Take the data below and copy exactly the lines starting at the one with "add_bread()" and finishing at the one with "imported = [obj", both included.

· · · · · · ·

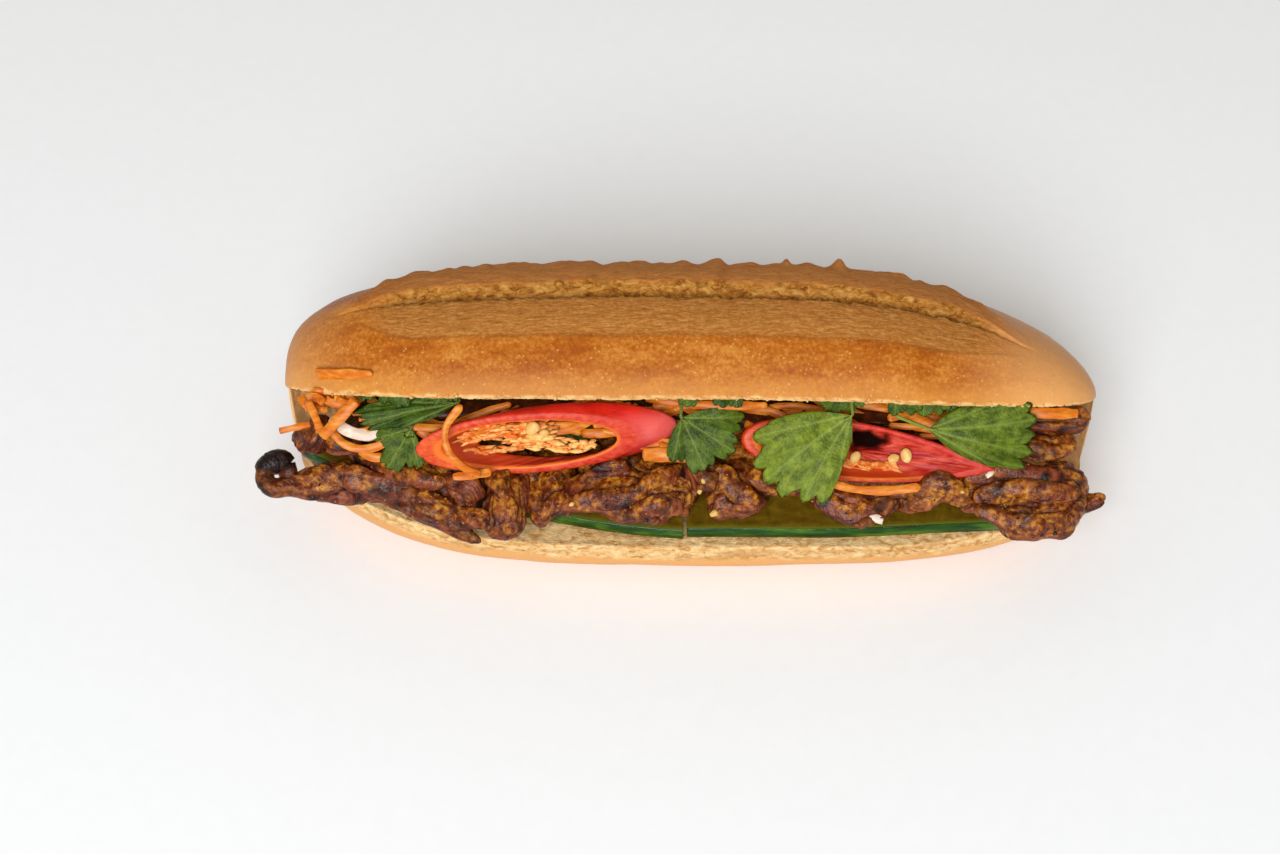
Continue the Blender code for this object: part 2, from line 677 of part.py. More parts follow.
def add_leaves():
    """The coriander leaves that hang out between the top crust and the rest."""
    leaves = {
        # name: (stem, tip, facing, breadth, lobes, depth of its notches, curl, skew)
        "front": ((44.5, -23, 60), (18, -37, 47), (0.0, -0.7, 0.7), 0.85, 9, 0.3, 0.15, -0.15),
        "right": ((66, -24.5, 56), (97.5, -27, 50.5), (0.1, -0.6, 0.8), 0.58, 9, 0.3, 0.15, -0.1),
        "middle": ((-3, -18.5, 54), (10, -27.5, 46.5), (0.1, -0.8, 0.6), 0.95, 7, 0.3, 0.15, 0.0),
        "left": ((-79.5, -18.5, 49.5), (-86.5, -26, 40.5), (-0.2, -0.8, 0.6), 0.85, 7, 0.3, 0.15, 0.0),
        "rim": ((-66, -14, 55.5), (-97, -15.5, 53), (0.0, -0.5, 0.85), 0.36, 9, 0.25, 0.15, 0.0),
        "inside": ((-42, -13.6, 43.2), (-25, -13.2, 44.2), (0.0, -0.8, 0.6), 0.5, 7, 0.2, 0.05, 0.0),
    }
    for name, shape in leaves.items():
        add_leaf(f"coriander_leaf_{name}", *shape)


def samples(mesh, faces_too):
    """The vertices of the mesh, each alone and, with faces_too, also as its edges and faces hold them."""
    verts = mesh.vertices
    alone = [[vert] for vert in verts]
    if not faces_too:
        return alone
    pairs = [[verts[i] for i in edge.vertices] for edge in mesh.edges]
    return alone + pairs + [[verts[i] for i in face.vertices] for face in mesh.polygons]


def press_apart(rigid, gap, rounds=8, reach=5 * MM):
    """Dents the soft pieces where they touch, until each stands clear of the others by gap."""
    nodes = [node for node in bpy.data.objects if node.type == "MESH"]
    for _ in range(rounds):
        trees, boxes = {}, {}
        for node in nodes:
            points = [vert.co + node.location for vert in node.data.vertices]
            trees[node] = BVHTree.FromPolygons(points, [list(face.vertices) for face in node.data.polygons])
            low = [min(point[i] for point in points) - gap for i in range(3)]
            high = [max(point[i] for point in points) + gap for i in range(3)]
            boxes[node] = (low, high)
        for node in nodes:
            if node.name in rigid:
                continue
            for other in nodes:
                low, high = boxes[other]
                apart = any(low[i] > boxes[node][1][i] or high[i] < boxes[node][0][i] for i in range(3))
                if other is node or apart:
                    continue
                share = 1.0 if other.name in rigid else 0.6
                for touching in samples(node.data, other.name in rigid):
                    point = sum((vert.co for vert in touching), Vector()) / len(touching) + node.location
                    if any(point[i] < low[i] or point[i] > high[i] for i in range(3)):
                        continue
                    near, normal, _, distance = trees[other].find_nearest(point, reach)
                    if near is None:
                        continue
                    inside = (point - near).dot(normal) < 0
                    short = gap + distance if inside else gap - distance
                    if short > 0:
                        away = normal if inside or distance < 1e-6 else (point - near).normalized()
                        for vert in touching:
                            vert.co += away * short * share / len(touching) ** 0.5


def clear_scene():
    """Removes whatever objects the scene starts with."""
    for node in list(bpy.data.objects):
        bpy.data.objects.remove(node, do_unlink=True)


def main():
    """Builds every solid of the sandwich, then sets the soft ones clear of what they touch."""
    clear_scene()
    add_bread()
    add_cucumbers()
    add_meats()
    add_chillies()
    add_onions()
    add_carrots()
    add_leaves()
    fixed = {"bread", "chilli_ring_left", "chilli_tip_right"}
    fixed |= {node.name for node in bpy.data.objects if node.name.startswith("cucumber")}
    press_apart(fixed, GAP)


main()
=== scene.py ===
"""The looks of a banh mi sandwich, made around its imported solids.

The roll is built again from its own driving sizes with a fine surface: a glossy front crust, the
dough that swelled out of the score, the torn crumb under the ear, and the crumb of the knife cut.
The fillings are dressed one by one: grilled meat, cucumber, slanting chilli slices, carrot shreds,
onion and coriander leaves, with small seeds, crumbs and garlic scattered over them.
"""

import logging
import math
import random
from dataclasses import dataclass, field
from enum import Enum
from typing import Callable, Optional, Sequence, Union

import bmesh
import bpy
from mathutils import Matrix, Vector, noise
from mathutils.bvhtree import BVHTree


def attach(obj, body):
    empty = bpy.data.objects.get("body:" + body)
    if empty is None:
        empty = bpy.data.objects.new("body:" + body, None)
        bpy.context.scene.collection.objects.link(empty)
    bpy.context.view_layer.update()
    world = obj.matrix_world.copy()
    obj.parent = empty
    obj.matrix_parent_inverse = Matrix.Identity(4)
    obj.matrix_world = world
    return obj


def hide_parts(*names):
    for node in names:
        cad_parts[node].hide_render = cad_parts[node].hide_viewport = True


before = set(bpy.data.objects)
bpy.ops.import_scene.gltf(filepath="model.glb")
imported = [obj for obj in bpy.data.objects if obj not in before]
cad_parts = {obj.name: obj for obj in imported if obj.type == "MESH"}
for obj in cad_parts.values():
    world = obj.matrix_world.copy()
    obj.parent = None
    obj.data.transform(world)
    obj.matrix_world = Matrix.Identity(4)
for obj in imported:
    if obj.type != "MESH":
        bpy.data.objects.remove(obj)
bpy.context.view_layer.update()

log = logging.getLogger("banh_mi")

MM = 0.001
BODY = "root"
FRONT_FACE = Vector((0.0, -0.67, 0.74))  # the way the open side of the sandwich looks

Colour = tuple[float, float, float]
Place = Callable[[int, int], tuple]


class Slot(Enum):
    """The finishes that the pieces of the sandwich take."""

    CRUST = "crust"
    CUCUMBER = "cucumber"
    MEAT = "meat"
    CHILLI = "chilli"
    CARROT = "carrot"
    ONION = "onion"
    CORIANDER = "coriander"


# Small sums


def smoothstep(low: float, high: float, value: float) -> float:
    """0 below low, 1 above high, and smooth between."""
    share = min(1.0, max(0.0, (value - low) / (high - low)))
    return share * share * (3.0 - 2.0 * share)


def bump_at(value: float, centre: float, width: float) -> float:
    """A smooth bump of height 1 at centre, gone about two widths away."""
    return math.exp(-(((value - centre) / width) ** 2))


def tint(red: int, green: int, blue: int) -> Colour:
    """A colour given as it looks on a screen, 0 to 255, as the linear colour that shaders use."""
    return tuple(
        (c / 12.92 if c <= 0.04045 else ((c + 0.055) / 1.055) ** 2.4) for c in (red / 255, green / 255, blue / 255)
    )


def mm_points(points: Sequence[Sequence[float]]) -> list[Vector]:
    """Points in millimetres as vectors in metres."""
    return [Vector(point) * MM for point in points]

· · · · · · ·

◆ **Result**
    add_bread()
    add_cucumbers()
    add_meats()
    add_chillies()
    add_onions()
    add_carrots()
    add_leaves()
    fixed = {"bread", "chilli_ring_left", "chilli_tip_right"}
    fixed |= {node.name for node in bpy.data.objects if node.name.startswith("cucumber")}
    press_apart(fixed, GAP)


main()
=== scene.py ===
"""The looks of a banh mi sandwich, made around its imported solids.

The roll is built again from its own driving sizes with a fine surface: a glossy front crust, the
dough that swelled out of the score, the torn crumb under the ear, and the crumb of the knife cut.
The fillings are dressed one by one: grilled meat, cucumber, slanting chilli slices, carrot shreds,
onion and coriander leaves, with small seeds, crumbs and garlic scattered over them.
"""

import logging
import math
import random
from dataclasses import dataclass, field
from enum import Enum
from typing import Callable, Optional, Sequence, Union

import bmesh
import bpy
from mathutils import Matrix, Vector, noise
from mathutils.bvhtree import BVHTree


def attach(obj, body):
    empty = bpy.data.objects.get("body:" + body)
    if empty is None:
        empty = bpy.data.objects.new("body:" + body, None)
        bpy.context.scene.collection.objects.link(empty)
    bpy.context.view_layer.update()
    world = obj.matrix_world.copy()
    obj.parent = empty
    obj.matrix_parent_inverse = Matrix.Identity(4)
    obj.matrix_world = world
    return obj


def hide_parts(*names):
    for node in names:
        cad_parts[node].hide_render = cad_parts[node].hide_viewport = True


before = set(bpy.data.objects)
bpy.ops.import_scene.gltf(filepath="model.glb")
imported = [obj for obj in bpy.data.objects if obj not in before]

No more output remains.